Written task>
Go over the listing below line by line and tally those containing "More". Give only the tally.

════

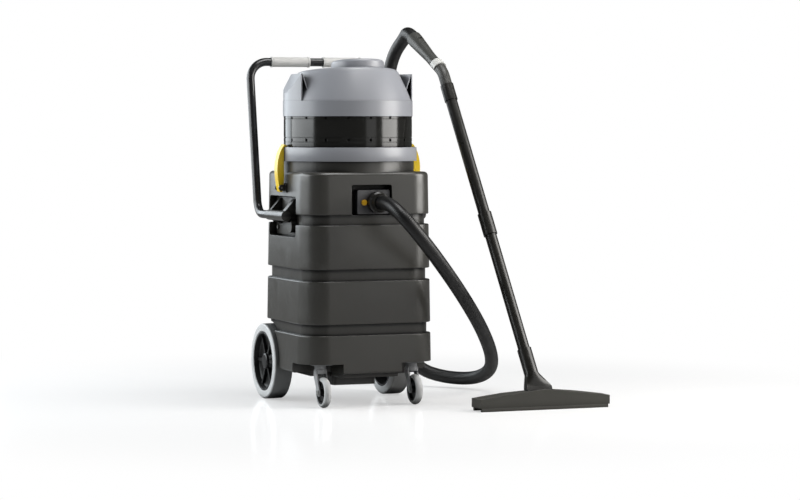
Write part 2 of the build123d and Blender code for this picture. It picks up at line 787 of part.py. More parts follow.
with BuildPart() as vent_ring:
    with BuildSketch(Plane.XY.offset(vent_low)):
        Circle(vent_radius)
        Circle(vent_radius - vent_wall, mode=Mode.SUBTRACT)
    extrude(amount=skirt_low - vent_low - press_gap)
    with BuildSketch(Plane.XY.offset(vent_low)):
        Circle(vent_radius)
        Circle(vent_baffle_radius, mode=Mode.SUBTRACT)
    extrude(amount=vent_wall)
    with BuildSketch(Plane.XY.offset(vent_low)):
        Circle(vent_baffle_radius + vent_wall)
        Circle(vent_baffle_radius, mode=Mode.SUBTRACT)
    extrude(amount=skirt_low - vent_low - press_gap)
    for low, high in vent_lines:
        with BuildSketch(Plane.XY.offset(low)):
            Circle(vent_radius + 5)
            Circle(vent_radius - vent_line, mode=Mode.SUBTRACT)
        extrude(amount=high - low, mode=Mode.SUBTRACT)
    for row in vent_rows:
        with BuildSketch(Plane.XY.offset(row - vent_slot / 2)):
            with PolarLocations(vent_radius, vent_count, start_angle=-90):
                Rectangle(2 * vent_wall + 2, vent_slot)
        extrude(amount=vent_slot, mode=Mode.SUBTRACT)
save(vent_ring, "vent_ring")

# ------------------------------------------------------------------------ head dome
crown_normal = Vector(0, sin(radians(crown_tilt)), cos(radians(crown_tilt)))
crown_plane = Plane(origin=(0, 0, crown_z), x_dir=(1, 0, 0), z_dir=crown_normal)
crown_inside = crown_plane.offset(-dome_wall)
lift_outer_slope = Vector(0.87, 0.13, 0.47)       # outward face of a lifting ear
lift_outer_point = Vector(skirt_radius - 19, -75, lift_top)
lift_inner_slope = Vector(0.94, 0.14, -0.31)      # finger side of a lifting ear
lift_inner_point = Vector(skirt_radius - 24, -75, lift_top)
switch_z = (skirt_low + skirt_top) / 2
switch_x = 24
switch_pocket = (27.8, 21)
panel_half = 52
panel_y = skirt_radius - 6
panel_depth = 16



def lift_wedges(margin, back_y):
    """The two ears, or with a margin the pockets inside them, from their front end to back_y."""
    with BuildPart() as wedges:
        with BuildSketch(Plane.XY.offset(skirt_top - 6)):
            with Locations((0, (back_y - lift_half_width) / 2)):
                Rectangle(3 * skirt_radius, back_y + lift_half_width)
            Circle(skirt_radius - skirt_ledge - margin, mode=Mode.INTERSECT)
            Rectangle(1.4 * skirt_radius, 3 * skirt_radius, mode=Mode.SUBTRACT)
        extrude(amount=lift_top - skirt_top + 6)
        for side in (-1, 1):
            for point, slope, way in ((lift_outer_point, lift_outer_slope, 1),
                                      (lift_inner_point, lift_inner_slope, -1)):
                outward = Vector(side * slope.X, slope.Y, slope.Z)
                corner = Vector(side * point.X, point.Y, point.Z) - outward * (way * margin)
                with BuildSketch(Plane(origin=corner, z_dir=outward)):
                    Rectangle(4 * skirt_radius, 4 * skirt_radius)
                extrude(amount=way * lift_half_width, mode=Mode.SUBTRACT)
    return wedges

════

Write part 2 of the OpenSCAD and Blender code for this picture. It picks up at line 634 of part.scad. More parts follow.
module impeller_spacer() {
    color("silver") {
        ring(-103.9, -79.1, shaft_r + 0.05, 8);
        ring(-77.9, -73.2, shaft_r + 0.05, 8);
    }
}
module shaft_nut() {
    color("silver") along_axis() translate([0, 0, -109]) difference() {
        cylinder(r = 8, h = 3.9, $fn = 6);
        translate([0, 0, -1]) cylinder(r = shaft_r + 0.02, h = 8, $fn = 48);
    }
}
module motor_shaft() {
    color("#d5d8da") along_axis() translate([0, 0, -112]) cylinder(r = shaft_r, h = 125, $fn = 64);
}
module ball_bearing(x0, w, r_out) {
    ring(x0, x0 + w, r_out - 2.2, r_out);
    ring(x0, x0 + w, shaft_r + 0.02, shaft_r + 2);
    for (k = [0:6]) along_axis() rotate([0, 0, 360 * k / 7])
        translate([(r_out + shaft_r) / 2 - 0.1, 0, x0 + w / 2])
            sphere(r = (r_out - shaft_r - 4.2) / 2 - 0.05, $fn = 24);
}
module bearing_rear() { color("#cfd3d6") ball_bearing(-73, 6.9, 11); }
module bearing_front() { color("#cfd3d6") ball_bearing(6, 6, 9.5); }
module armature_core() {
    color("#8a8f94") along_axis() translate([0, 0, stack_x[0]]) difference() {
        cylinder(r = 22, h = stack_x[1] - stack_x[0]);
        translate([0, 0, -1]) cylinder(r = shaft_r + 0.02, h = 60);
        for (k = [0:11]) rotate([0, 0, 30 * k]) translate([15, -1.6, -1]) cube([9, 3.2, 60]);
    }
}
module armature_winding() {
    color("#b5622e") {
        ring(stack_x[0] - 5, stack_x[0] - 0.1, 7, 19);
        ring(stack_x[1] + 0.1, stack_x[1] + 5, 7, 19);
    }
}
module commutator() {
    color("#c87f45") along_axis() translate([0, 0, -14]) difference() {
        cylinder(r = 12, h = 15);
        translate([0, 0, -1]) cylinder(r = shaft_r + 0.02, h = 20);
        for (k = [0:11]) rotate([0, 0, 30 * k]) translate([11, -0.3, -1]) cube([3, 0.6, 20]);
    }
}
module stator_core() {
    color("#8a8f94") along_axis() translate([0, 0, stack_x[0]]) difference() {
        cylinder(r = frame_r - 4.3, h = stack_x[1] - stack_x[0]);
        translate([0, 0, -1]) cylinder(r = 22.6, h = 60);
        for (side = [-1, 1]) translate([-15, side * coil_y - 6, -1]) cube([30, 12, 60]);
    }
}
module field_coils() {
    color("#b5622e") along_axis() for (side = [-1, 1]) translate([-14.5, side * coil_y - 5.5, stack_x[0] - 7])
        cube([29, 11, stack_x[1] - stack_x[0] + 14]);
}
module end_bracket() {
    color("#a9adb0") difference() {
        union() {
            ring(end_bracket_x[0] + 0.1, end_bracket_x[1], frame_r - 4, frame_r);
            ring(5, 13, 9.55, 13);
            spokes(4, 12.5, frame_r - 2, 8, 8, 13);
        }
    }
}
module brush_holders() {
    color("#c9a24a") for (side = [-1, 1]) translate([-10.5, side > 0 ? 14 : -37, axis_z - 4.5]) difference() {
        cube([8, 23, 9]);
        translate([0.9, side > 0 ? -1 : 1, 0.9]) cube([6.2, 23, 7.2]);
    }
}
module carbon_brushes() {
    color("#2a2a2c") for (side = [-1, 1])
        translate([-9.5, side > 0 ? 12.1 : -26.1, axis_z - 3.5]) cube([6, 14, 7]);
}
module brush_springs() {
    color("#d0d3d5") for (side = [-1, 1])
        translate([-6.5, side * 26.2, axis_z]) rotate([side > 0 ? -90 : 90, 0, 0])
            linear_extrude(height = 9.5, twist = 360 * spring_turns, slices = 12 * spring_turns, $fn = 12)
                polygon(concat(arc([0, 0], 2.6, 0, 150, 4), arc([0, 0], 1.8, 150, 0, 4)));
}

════

Exercise answer>
2